Extract, unchanged, every line from the top of the material below through the line with "record = json.load(file)", and no more.

Collected data
-------------------------

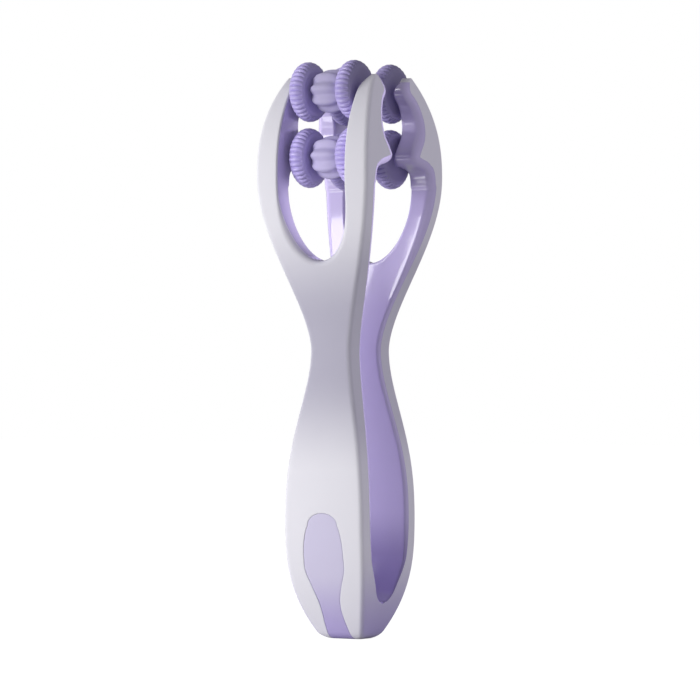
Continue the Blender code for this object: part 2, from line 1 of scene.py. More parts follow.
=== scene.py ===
"""Looks of the finger massage roller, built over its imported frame. Metres, +Z up, front arm towards -Y.

The pale skins, the purple cores and the grips are fine meshes over the same outline as the solids. Each is
drawn for the right half of the rear arm, mirrored across X = 0, and turned half round for the front arm.
"""
import json
import math

import bmesh
import bpy
import numpy as np
from mathutils import Matrix, Vector

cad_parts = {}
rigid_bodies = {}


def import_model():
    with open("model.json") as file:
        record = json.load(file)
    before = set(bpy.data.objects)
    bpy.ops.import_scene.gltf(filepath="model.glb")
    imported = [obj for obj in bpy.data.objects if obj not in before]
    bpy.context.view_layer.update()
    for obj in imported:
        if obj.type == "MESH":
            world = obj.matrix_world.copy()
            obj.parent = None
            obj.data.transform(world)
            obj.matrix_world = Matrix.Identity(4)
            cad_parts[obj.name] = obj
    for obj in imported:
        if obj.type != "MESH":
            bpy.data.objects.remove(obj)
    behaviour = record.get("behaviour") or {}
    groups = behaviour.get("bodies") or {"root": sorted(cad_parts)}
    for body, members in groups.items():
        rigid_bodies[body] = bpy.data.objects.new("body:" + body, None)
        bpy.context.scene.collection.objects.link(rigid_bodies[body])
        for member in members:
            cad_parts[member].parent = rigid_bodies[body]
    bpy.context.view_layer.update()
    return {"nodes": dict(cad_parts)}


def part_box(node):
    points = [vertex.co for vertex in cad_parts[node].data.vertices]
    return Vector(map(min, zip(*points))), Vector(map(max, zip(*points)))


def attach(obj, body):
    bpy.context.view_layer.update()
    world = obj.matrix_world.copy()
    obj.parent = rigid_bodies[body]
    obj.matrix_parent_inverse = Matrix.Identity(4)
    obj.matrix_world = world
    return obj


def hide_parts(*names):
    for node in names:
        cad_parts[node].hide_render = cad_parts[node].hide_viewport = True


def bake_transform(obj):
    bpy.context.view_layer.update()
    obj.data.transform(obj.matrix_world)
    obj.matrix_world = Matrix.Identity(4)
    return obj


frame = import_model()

MM = 0.001

# Outline of the arms: (height, half size) at foot, belly, neck, head and tip, and how each run bends
BELLY_HEIGHT = 38 * MM
NECK_HEIGHT = 80 * MM
HEAD_HEIGHT = 128 * MM
TIP_HEIGHT = 155.7 * MM
WIDTH_STATIONS = (
    (0.0, 6.75 * MM), (29 * MM, 12.85 * MM), (NECK_HEIGHT, 6.55 * MM), (HEAD_HEIGHT, 18.19 * MM),
    (TIP_HEIGHT, 14.25 * MM),
)
DEPTH_STATIONS = (
    (0.0, 4.5 * MM), (BELLY_HEIGHT, 14.2 * MM), (NECK_HEIGHT, 10.65 * MM), (HEAD_HEIGHT, 20.19 * MM),
    (TIP_HEIGHT, 10.3 * MM),
)
WALL_STATIONS = ((BELLY_HEIGHT, 5.1 * MM), (NECK_HEIGHT, 6.2 * MM), (HEAD_HEIGHT, 5.9 * MM))
WIDTH_BEND_SHARES = (2.45, 1.45, 0.86, 2.4)
DEPTH_BEND_SHARES = (2.9, 1.2, 0.9, 2.4)
CROWN_SHARE = 0.03
FOOT_EDGE_RADIUS = 2.0 * MM

# Slot between the arms, fork between the prongs, and the grip in its window
SLOT_BOTTOM = 10.3 * MM
SLOT_ROUND = 3.2 * MM
SLOT_BEND = 13 * MM
SLOT_NARROW_SHARE = 0.64
CROTCH = 104.5 * MM
FORK_BEND = 19 * MM
FORK_HALF_WIDTH = 11 * MM
FORK_FLARE = 2 * MM
FORK_FLARE_HEIGHT = 5 * MM
GRIP_TOP = 35.1 * MM
GRIP_HALF_WIDTH = 6.43 * MM
GRIP_ROUND = 3.4 * MM
GRIP_OUTLINE_SHARES = (
    (0.0, 0.58), (0.112, 0.537), (0.225, 0.498), (0.317, 0.56), (0.432, 0.76), (0.545, 0.985),
    (0.648, 1.0), (0.76, 0.965), (0.865, 0.84), (0.902, 0.75),
)
GRIP_GAP = 0.03 * MM
GRIP_RECESS = 0.06 * MM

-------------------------

Correct answer
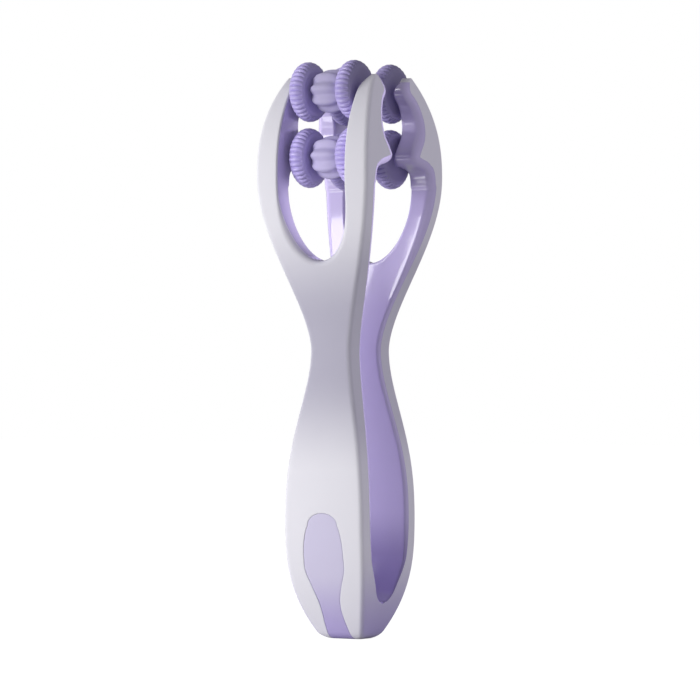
Continue the Blender code for this object: part 2, from line 1 of scene.py. More parts follow.
=== scene.py ===
"""Looks of the finger massage roller, built over its imported frame. Metres, +Z up, front arm towards -Y.

The pale skins, the purple cores and the grips are fine meshes over the same outline as the solids. Each is
drawn for the right half of the rear arm, mirrored across X = 0, and turned half round for the front arm.
"""
import json
import math

import bmesh
import bpy
import numpy as np
from mathutils import Matrix, Vector

cad_parts = {}
rigid_bodies = {}


def import_model():
    with open("model.json") as file:
        record = json.load(file)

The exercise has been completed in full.